Commercially sold eggs in the United States are washed and sanitized, often with a chlorine-based solution, to remove Salmonella and other bacteria from the shell surface. The process isn’t about making eggs look white. It’s a food safety measure required by federal regulations, and it fundamentally changes how eggs need to be stored afterward.
What Actually Happens During Egg Washing
When people say eggs are “bleached,” they’re usually referring to the industrial washing and sanitizing step that all USDA-graded eggs go through. At the processing plant, eggs are washed with warm water and then treated with a sanitizing solution. The sanitizer is typically chlorine-based, at concentrations between 100 and 200 parts per million. That’s a very dilute solution, roughly comparable to what’s used in municipal drinking water treatment, and it’s regulated by the FDA.
The warm water temperature matters. Regulations require that wash water be warmer than the egg itself. If cold water hits a warm egg, the temperature difference can create a slight vacuum that pulls bacteria through the shell’s tiny pores and into the interior. Warm water prevents that suction effect.
This process is effective. When researchers tested chlorine-based washes on eggs contaminated with Salmonella on the shell surface, the treatment reduced bacterial counts by roughly 99.999% (about 5 log units). That’s a dramatic drop in the organisms most likely to cause foodborne illness from eggs.
Why Salmonella Is the Target
Salmonella Enteritidis is the specific strain that drives egg safety policy. Even clean, unbroken eggs can carry it, because the bacteria can infect a hen’s ovaries and end up inside the egg before the shell ever forms. That’s an important distinction: washing handles what’s on the outside, but it can’t reach contamination that’s already inside.
To address that internal risk, the FDA’s Egg Safety Rule requires producers with 3,000 or more laying hens to follow a broader set of preventive measures. These include controlling rodents and flies, sourcing chicks from Salmonella-tested flocks, maintaining biosecurity plans, and conducting environmental testing at specific points during the laying cycle. Refrigeration is also mandatory, both on the farm and during transport.

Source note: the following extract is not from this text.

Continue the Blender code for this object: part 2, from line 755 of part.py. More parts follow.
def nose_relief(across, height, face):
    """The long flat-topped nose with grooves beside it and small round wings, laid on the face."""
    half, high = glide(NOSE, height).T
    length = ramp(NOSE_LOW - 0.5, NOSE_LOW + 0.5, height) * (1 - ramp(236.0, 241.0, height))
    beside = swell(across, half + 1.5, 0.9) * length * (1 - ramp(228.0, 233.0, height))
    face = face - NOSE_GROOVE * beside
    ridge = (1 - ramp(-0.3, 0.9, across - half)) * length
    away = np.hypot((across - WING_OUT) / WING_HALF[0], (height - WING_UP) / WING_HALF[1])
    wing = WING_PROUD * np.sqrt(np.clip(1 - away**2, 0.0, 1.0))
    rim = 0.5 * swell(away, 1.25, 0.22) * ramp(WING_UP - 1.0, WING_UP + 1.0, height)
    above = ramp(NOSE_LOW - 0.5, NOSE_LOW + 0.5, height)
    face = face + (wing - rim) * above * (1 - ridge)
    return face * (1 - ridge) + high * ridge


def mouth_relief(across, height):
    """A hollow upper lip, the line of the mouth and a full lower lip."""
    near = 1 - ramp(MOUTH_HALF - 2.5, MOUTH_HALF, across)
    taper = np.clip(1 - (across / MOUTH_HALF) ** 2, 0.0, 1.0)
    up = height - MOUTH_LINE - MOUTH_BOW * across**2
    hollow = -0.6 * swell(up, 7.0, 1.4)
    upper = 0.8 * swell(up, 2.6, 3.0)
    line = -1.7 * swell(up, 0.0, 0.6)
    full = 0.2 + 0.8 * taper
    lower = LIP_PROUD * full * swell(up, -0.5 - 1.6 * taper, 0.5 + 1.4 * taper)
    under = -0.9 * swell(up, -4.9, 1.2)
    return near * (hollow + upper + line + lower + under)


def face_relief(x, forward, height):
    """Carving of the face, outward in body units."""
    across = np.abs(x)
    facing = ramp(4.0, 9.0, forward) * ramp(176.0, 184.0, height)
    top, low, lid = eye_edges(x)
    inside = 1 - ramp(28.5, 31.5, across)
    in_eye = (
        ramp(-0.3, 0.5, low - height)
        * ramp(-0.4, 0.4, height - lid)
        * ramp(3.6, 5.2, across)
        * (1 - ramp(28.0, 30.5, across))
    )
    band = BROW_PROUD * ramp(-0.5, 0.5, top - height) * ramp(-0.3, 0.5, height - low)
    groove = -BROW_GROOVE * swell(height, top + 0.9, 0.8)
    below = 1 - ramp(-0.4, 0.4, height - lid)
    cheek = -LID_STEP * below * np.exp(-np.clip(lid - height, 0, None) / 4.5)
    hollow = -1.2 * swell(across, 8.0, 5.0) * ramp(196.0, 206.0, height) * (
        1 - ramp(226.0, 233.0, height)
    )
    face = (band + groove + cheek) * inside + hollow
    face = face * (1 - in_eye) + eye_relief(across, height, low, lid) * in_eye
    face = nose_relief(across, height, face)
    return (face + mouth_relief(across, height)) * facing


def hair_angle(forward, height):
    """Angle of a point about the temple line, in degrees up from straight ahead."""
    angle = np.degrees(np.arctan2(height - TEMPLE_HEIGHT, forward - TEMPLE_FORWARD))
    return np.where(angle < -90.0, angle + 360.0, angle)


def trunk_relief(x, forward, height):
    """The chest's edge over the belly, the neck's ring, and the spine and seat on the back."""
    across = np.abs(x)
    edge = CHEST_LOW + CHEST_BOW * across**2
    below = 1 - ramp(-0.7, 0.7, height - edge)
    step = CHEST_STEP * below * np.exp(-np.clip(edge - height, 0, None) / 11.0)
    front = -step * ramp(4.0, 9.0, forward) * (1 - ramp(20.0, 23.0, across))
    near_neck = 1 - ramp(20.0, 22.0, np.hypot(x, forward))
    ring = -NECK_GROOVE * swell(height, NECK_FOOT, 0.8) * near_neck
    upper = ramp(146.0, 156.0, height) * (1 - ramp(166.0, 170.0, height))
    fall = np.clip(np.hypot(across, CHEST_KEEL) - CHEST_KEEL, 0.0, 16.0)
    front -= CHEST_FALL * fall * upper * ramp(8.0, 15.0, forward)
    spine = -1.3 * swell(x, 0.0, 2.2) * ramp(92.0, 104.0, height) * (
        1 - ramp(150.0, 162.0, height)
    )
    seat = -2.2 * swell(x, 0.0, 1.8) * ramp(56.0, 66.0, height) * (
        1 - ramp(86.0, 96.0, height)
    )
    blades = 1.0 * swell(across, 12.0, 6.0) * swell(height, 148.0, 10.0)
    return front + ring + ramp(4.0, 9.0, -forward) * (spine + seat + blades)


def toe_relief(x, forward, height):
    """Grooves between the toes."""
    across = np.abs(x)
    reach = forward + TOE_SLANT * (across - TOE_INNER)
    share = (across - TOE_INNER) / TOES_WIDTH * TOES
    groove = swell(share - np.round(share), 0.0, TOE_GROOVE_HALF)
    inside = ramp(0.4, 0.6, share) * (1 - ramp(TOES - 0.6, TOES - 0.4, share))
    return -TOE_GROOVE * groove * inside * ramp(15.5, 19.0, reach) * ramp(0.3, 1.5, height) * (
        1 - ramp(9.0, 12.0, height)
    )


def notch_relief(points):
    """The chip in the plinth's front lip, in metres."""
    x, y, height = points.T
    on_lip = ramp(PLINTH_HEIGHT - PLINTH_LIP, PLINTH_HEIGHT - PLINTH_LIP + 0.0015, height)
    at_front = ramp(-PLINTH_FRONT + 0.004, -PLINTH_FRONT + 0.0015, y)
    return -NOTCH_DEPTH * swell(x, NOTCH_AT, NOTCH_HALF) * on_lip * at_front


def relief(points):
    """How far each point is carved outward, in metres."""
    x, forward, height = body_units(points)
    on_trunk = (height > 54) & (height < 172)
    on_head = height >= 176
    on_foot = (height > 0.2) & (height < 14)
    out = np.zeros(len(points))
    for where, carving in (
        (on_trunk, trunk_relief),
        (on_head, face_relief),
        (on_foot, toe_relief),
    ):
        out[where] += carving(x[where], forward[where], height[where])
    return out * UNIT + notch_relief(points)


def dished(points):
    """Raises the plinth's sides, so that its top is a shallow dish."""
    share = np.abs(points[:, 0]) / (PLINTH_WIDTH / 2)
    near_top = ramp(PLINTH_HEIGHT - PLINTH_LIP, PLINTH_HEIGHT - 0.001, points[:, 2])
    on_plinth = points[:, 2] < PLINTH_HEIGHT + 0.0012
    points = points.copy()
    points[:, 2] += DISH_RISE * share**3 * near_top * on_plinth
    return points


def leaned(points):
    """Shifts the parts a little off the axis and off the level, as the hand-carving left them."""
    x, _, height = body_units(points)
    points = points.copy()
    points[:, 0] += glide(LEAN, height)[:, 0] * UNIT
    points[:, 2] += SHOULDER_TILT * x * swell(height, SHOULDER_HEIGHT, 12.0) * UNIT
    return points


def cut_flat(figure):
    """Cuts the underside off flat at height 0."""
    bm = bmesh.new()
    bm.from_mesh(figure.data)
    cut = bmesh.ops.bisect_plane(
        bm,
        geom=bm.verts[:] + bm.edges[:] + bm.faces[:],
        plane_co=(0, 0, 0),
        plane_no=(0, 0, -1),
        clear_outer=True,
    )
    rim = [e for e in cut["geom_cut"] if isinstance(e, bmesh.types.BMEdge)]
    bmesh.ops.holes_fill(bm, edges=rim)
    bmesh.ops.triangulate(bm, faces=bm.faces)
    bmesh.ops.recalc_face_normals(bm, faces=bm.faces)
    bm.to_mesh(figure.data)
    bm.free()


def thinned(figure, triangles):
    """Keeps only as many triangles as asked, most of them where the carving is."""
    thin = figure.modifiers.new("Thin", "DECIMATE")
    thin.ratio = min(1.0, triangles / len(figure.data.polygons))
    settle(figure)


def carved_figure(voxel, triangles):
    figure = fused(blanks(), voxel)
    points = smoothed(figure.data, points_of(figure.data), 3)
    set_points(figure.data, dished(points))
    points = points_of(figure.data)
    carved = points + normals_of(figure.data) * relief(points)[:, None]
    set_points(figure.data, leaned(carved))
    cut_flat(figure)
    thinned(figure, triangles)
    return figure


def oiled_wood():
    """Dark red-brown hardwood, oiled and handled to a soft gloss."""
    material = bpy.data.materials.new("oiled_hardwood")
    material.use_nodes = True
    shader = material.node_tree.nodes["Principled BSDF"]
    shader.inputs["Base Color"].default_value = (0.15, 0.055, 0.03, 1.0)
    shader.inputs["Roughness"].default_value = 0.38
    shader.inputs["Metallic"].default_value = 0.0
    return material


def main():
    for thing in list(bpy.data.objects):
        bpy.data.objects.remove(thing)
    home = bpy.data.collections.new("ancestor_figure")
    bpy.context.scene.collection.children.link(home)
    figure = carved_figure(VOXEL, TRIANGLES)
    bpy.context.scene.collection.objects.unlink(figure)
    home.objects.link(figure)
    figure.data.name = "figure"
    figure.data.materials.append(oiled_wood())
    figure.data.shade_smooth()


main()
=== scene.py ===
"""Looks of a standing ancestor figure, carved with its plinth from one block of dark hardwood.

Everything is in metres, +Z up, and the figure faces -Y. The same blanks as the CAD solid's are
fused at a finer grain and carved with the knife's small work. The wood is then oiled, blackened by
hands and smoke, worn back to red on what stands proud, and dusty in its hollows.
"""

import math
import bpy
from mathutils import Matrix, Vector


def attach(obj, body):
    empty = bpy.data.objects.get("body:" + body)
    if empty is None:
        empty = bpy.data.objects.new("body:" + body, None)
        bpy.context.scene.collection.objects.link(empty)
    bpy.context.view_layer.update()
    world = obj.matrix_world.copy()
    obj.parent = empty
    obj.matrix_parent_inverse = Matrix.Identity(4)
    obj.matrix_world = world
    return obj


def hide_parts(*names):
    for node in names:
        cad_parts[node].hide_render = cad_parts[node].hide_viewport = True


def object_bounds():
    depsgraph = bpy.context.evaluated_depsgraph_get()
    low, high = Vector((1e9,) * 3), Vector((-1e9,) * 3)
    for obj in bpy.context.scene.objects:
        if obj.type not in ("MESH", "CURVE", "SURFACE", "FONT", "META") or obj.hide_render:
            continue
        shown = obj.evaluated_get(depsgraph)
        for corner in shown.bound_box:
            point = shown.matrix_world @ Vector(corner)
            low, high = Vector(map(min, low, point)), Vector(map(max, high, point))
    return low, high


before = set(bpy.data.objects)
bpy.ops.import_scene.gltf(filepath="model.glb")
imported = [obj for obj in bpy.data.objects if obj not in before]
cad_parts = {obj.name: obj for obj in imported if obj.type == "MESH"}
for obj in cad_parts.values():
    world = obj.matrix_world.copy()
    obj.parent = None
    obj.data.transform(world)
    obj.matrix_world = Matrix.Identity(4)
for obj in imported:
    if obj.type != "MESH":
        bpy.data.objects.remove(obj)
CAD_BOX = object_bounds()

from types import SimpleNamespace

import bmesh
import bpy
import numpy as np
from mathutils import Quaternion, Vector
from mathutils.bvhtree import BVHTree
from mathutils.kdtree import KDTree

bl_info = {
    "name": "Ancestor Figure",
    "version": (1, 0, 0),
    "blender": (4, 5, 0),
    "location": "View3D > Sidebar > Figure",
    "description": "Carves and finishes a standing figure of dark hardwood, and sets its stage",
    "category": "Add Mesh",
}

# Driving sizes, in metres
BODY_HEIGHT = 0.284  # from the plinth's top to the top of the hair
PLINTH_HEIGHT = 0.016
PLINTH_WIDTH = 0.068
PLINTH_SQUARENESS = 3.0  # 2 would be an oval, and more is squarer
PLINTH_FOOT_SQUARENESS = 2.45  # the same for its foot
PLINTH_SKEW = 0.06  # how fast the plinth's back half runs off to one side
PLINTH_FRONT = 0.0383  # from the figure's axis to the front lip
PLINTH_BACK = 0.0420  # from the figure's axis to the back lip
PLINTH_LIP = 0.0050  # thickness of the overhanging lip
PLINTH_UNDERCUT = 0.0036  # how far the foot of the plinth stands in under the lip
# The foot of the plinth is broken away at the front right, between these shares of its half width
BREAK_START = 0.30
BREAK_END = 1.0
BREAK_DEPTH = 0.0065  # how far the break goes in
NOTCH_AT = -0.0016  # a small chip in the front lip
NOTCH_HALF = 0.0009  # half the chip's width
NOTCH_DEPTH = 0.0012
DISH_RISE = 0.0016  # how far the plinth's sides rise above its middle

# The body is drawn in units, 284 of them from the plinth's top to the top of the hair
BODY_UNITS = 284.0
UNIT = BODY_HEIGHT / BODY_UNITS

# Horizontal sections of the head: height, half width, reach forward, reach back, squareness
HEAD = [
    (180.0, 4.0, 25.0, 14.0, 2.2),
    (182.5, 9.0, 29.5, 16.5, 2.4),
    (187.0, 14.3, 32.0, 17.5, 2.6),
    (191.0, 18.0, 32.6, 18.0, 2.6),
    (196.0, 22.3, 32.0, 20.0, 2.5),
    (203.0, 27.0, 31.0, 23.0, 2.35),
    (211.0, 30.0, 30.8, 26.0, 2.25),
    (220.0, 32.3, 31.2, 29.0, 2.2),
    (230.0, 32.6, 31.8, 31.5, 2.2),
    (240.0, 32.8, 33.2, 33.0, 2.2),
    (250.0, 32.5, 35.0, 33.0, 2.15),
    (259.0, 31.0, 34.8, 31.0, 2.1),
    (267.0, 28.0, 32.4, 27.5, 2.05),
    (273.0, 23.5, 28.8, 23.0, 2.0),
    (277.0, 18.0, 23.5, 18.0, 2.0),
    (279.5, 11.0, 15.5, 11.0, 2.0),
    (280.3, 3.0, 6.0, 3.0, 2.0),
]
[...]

The Trade-Off: Losing the Natural Coating
Every egg leaves the hen with a thin, moist protective layer called the bloom (also known as the cuticle). This coating partially seals the thousands of tiny pores in the eggshell, creating a natural barrier against bacteria. It’s the reason a freshly laid, unwashed egg can sit at room temperature for a reasonable period without spoiling.
Washing strips the bloom away. Once it’s gone, those pores are exposed, and the egg becomes more vulnerable to bacterial penetration from the environment. This is exactly why washed eggs must be refrigerated continuously. Without the cuticle, cold temperatures become the primary defense against bacterial growth. If a washed egg warms up and then cools again, condensation on the shell can actually carry bacteria inward through the now-unsealed pores.
Why Europe Does the Opposite
Most European countries prohibit washing eggs before they reach consumers. This isn’t a lax approach to food safety. It’s a fundamentally different strategy built around preserving the bloom rather than removing it.
The European reasoning is straightforward: if you keep the cuticle intact, the egg has its own built-in protection, and you don’t need to refrigerate it. European eggs sit on store shelves at room temperature, which Americans often find surprising. To make this work safely, European producers focus their Salmonella prevention upstream. Many EU countries vaccinate laying hens against Salmonella, which dramatically reduces the chance the bacteria is present in eggs in the first place. Strict biosecurity measures on farms add another layer of protection.
Neither system is clearly superior. The U.S. approach accepts that eggs will arrive at farms contaminated and cleans them after the fact, then relies on refrigeration to keep them safe going forward. The European approach tries to prevent contamination from occurring and keeps the egg’s natural defenses intact. Both countries have low rates of egg-related Salmonella illness, though they get there by very different paths.
Why American Eggs Are Refrigerated
Refrigeration isn’t optional once eggs have been washed. The entire cold chain, from processing plant to grocery store to your kitchen, exists because the bloom is gone. Breaking that chain, even briefly, creates conditions where bacteria can multiply. This is why you’ll find eggs in the refrigerated section in the U.S. but on an unrefrigerated shelf in Paris or London.
If you buy eggs from a local farmer who doesn’t wash them, the bloom is likely still intact. Those eggs can safely sit on your counter for a period, though refrigerating them will extend their shelf life. Once you wash them yourself, though, the same rules apply: they need to stay cold.
White Shells vs. the Washing Process
One common confusion worth clearing up: the washing process doesn’t make brown eggs turn white. Shell color is determined entirely by the breed of hen. White-feathered breeds like White Leghorns, which dominate U.S. commercial production, lay white eggs. Brown-feathered breeds lay brown eggs. The sanitizing solution doesn’t change shell color. A washed brown egg is still brown. The prevalence of white eggs in American supermarkets is simply a reflection of which breeds the industry favors, not a result of bleaching.